Montgomery made his first start of the season on April 19, despite not having a normal offseason or the traditional spring training ramp up. Things started out well enough, but his season quickly turned, and then, on top of the performance issues, came a knee injury in June. Montgomery didn’t pitch much better after the injury than before it, and finished 2024 with an ERA of 6.23; his adjusted rates like FIP looked much better than that, but still much worse than he was supposed to be.
It’s pretty easy to blame the highly disrupted routine (and the injury) for Montgomery’s performance, which came during a one-year deal with a player option for a second — it was supposed to be a season in which he’d prove he could be as good as his 2023 suggested, giving him the fuller body of work he needed for the kind of contract he had been asking for. Diamondbacks’ owner Ken Kendrick has decided to take a different approach, though, during an interview with Arizona Sports 98.7 (transcription from The Athletic):
If anyone wants to blame anyone for Jordan Montgomery being a Diamondback, you’re talking to the guy that should be blamed. I brought it to their attention, I pushed for it. They agreed to it. It wasn’t in our game plan.
…
Looking back, in hindsight, a horrible decision to have invested that money in a guy who performed as poorly as he did. It’s our biggest mistake this season from a talent standpoint.
Where to start. Montgomery wasn’t in the game plan, sure, but the problem wasn’t in adding him so much as in the way they went about it. Having Montgomery go from signed on March 29 to starting a regular season game just a couple weeks later — and with just two minor-league starts before then, neither of which he was sharp in — was an issue. He didn’t have the time to settle in, and it showed, with a hole dug that neither he nor the team could dig him out of before they ran out of season.
Blake Snell, who also signed late, though in mid-March, struggled early with the Giants. He managed to eventually bounce back after some trips to the Injured List and minors, and looked like the same guy who won a Cy Young in 2023 for the Padres before the year ended. These guys go to spring training for a reason, you know, and having to jump right in (or basically right in) without much in the way of prep against players who have spent six weeks or more getting their timing down and the rust off… well, it can look a lot like the early parts of Montgomery and Snell’s campaigns.
Kendrick said that “in hindsight” this was a terrible use of their resources, but that’s also the wrong way to look at it. Adding Montgomery was a good call: the timing wasn’t the best, and pushing him to the roster so soon made it worse, but the basic idea of “let’s add a good pitcher to a team that nearly won the World Series last year” wasn’t a mistake.
Which leads us to two possible conclusions here, as to what Kendrick was up to with this interview.

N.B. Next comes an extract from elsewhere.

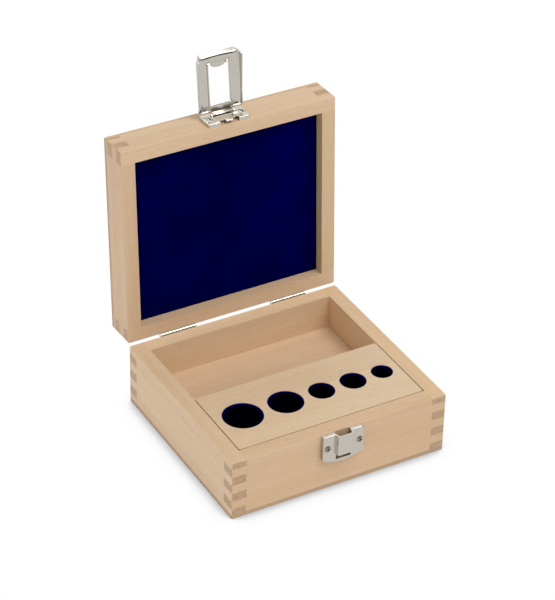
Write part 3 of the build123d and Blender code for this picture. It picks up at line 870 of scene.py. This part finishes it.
@dataclass
class LatchLoop:
    """The pressed loop of the latch, in millimetres: across, reach from the pin, and out from the wood.

    It is one sheet with a window. Its window is hemmed towards the wood, its sides are turned down into
    rims that deepen towards the far end, and the far end flares out into a finger lip. Each section
    runs from the window's edge to the outer edge, and the sections follow one another round the loop.
    """

    pose: LidPose
    sheet: float = 0.8
    half: float = 15.4
    near: float = 1.8
    far: float = 39.85
    near_corner: float = 1.4
    far_corner: float = 3.8
    window_half: float = 7.25
    window_right: float = 6.75  # the window's half width on the broader limb's side
    window_near: float = 6.8
    window_far: float = 33.0
    window_corner: float = 0.5
    face: float = 2.2           # out of the flat sheet's middle
    dish: float = 0.30          # depth of the hollow in the flat
    dish_width: float = 6.0     # where the flat is narrower than this, the hollow is shallower
    hem: float = 1.15           # out of the hem's edge
    hem_bend: float = 0.75      # radii of the hem's and the rim's bends
    rim_bend: float = 1.3
    rim_near: float = 1.0       # out of the rim's edge beside the pin
    rim_far: float = -1.5       # and at the far end
    rim_level: float = 12.0     # reach from which the rim deepens
    lip_deg: float = 45.0
    lip_short: float = 2.3      # how far the lip reaches in its middle, seen from above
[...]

Supposedly absorbing the blame by throwing the player with the highest 2024 salary on the team under the bus is either Kendrick absolutely fumbling an attempt at saying the team needs to be better, including himself, or, it’s Kendrick trying to make the environment Montgomery has the choice to opt into or out of for 2025 seem unwelcoming, in the hopes of getting him to choose the latter. Given this is an MLB owner we’re talking about, and not one with much of a history for spending, it could be either. These guys put their feet in their mouths all the time; they are also often strategic about ways to avoid spending money. The 2024 Diamondbacks had the highest payroll in franchise history, and while it wasn’t that high at $163 million, it was still a significant increase over 2023 ($116 million), which itself was a jump from consecutive sub-$100 million payrolls.

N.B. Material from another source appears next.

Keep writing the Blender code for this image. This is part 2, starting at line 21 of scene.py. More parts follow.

Trying to free up some cash for 2025 — whether to spend it on another player or to hold onto it for “flexibility” — by making Montgomery feel as if he should seek employment elsewhere is… probably not a great plan. But it is a plan. Montgomery might think it silly to opt out after his horrible 2024, though, so there’s probably little you can do to convince him that that would be the right call. We’re talking about a player who publicly criticized his agent, Scott Boras, for causing him to have to sign a make-good deal in the first place: after his dreadful ‘24, making good while getting paid $22.5 million for it is probably going to be much more appealing than hitting the market again if he’s that concerned about what he’s going to be pulling in for a paycheck.
Then again… an incentive-heavy one-year deal to give it another go with an organization that didn’t just have its owner go on the radio to criticize him could be worth the extra hassle for Montgomery. Say, one that could maybe help him find his old form again. I don’t have one in mind, I’m just going through the options and thought process here — maybe that will feel like a better launch point for the bigger deal Montgomery is seeking in 2026 and beyond than what he feels Arizona has to offer him. And if not, well. His next meeting with Kendrick might be a little awkward, is all.